Ganz und gar unerschrocken kann man sich dann einige nette Artikel des Hitchcock-Merchandising ansehen, ein paar handschriftliche Aufzeichnungen des Meisters lesen und der Musik der Filme lauschen. Die Musik wird allerdings - vermutlich um dem Besucher Zeit zu sparen - gleichzeitig von verschiedenen Lautsprechern abgespielt. So ergeben sich lustige Tonkollagen, die sich ein Herr Herrmann wohl nicht im Traum hätte ausmalen können. Wieso die Ausstellungsmacher hier nicht zu Kopfhörern gegriffen haben, bleibt ein Rätsel.

Und schließlich kann man sich auch noch an den wahren Schätzen der Ausstellung erfreuen, an den deutschen Plakaten zu Hitchcocks Filmen. Zwischen amüsantem "pulp" und hirn- und geschmacklosen Abenteuern in DIN A1 kann man hier die hohe Kunst der Filmverleiher und Grafiker kennenlernen - besonders die Varianten zu AUS DEM REICH DER TOTEN (VERTIGO) seien dem Besucher hier ans Herz gelegt. Man wird aus dem Staunen und Lachen kaum mehr herauskommen, denn diese Plakate stehen den deutschen Titeln in nichts nach und liefern meist deren adäquate visuelle Umsetzung.

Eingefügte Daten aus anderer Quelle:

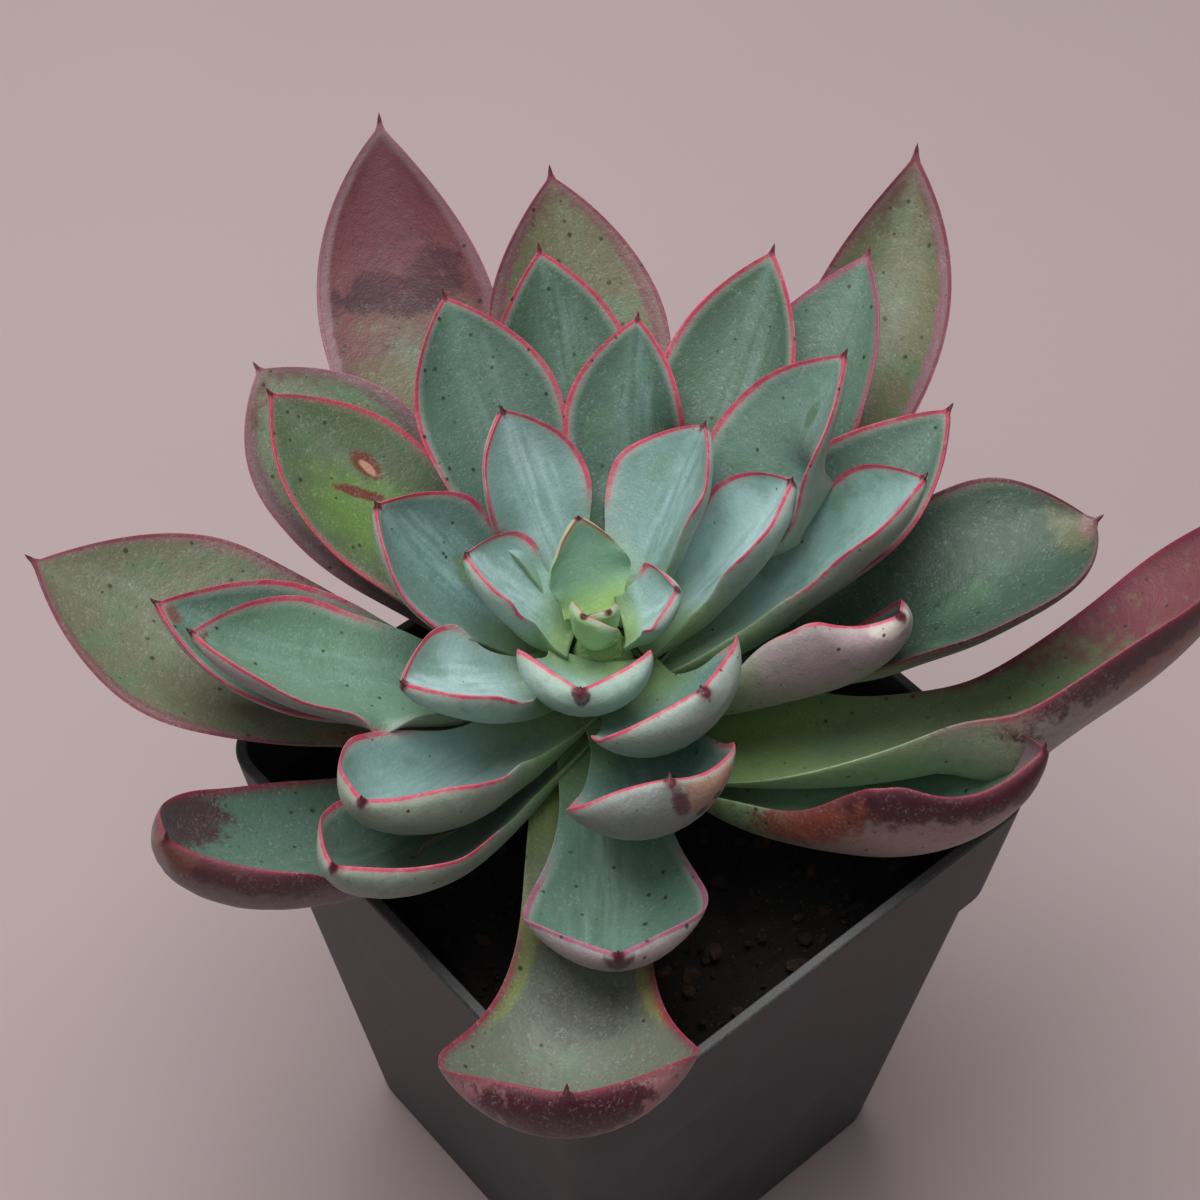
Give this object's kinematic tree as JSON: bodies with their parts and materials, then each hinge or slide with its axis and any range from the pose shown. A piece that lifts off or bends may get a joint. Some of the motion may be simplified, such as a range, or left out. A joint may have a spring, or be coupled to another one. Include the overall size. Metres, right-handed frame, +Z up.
{
  "type": "potted rosette succulent",
  "caption": "Rosette of thick spoon-shaped leaves with pointed tips and thin red margins, on a short stem in soil, in a square tapered plastic nursery pot.",
  "frame": {"origin": "centre of the pot's base, on the surface that it stands on", "axes": "+Z up; the pot's four sides face +X, -X, +Y and -Y"},
  "size_m": [0.1275, 0.1135, 0.1198],
  "materials": {
    "pot": "satin",
    "soil": "matte",
    "stem": "satin",
    "heart_leaf": "satin",
    "inner_leaf": "satin",
    "middle_leaf": "satin",
    "outer_leaf": "satin"
  },
  "bodies": {
    "root": {"pot": "pot", "soil": "soil", "stem_with_bud": "stem", "heart_leaf_1": "heart_leaf", "heart_leaf_2": "heart_leaf", "heart_leaf_3": "heart_leaf", "heart_leaf_4": "heart_leaf", "inner_leaf_1": "inner_leaf", "inner_leaf_2": "inner_leaf", "inner_leaf_3": "inner_leaf", "inner_leaf_4": "inner_leaf", "inner_leaf_5": "inner_leaf", "inner_leaf_6": "inner_leaf", "inner_leaf_7": "inner_leaf", "inner_leaf_8": "inner_leaf", "inner_leaf_9": "inner_leaf", "middle_leaf_1": "middle_leaf", "middle_leaf_2": "middle_leaf", "middle_leaf_3": "middle_leaf", "middle_leaf_4": "middle_leaf", "middle_leaf_5": "middle_leaf", "middle_leaf_6": "middle_leaf", "middle_leaf_7": "middle_leaf", "middle_leaf_8": "middle_leaf", "middle_leaf_9": "middle_leaf", "outer_leaf_1": "outer_leaf", "outer_leaf_2": "outer_leaf", "outer_leaf_3": "outer_leaf", "outer_leaf_4": "outer_leaf", "outer_leaf_5": "outer_leaf", "outer_leaf_6": "outer_leaf", "outer_leaf_7": "outer_leaf", "outer_leaf_8": "outer_leaf", "outer_leaf_9": "outer_leaf", "outer_leaf_10": "outer_leaf", "outer_leaf_11": "outer_leaf", "outer_leaf_12": "outer_leaf", "outer_leaf_13": "outer_leaf", "outer_leaf_14": "outer_leaf"}
  },
  "joints": []
}
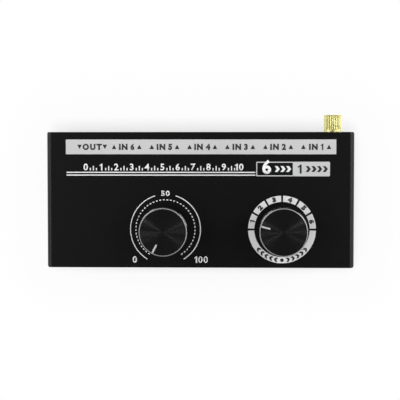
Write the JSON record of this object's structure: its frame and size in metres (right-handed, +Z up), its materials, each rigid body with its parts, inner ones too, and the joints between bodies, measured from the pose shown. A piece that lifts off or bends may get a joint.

Am Ende bleibt die Erkenntnis, daß man sich, um Hitch "zu erleben", einfach die Filme anschauen muß - und dazu bietet die große Retrospektive im Filmmuseum noch zwei Monate Gelegenheit. Eine Ausstellung kann dazu nur eine kleine Fußnote sein.

"Manche Filme sind ein Stück Leben, meine Filme sind ein Stück Kuchen" sagte Hitchcock einst zu Truffaut - den ganzen Kuchen gibt's halt nur im Kino.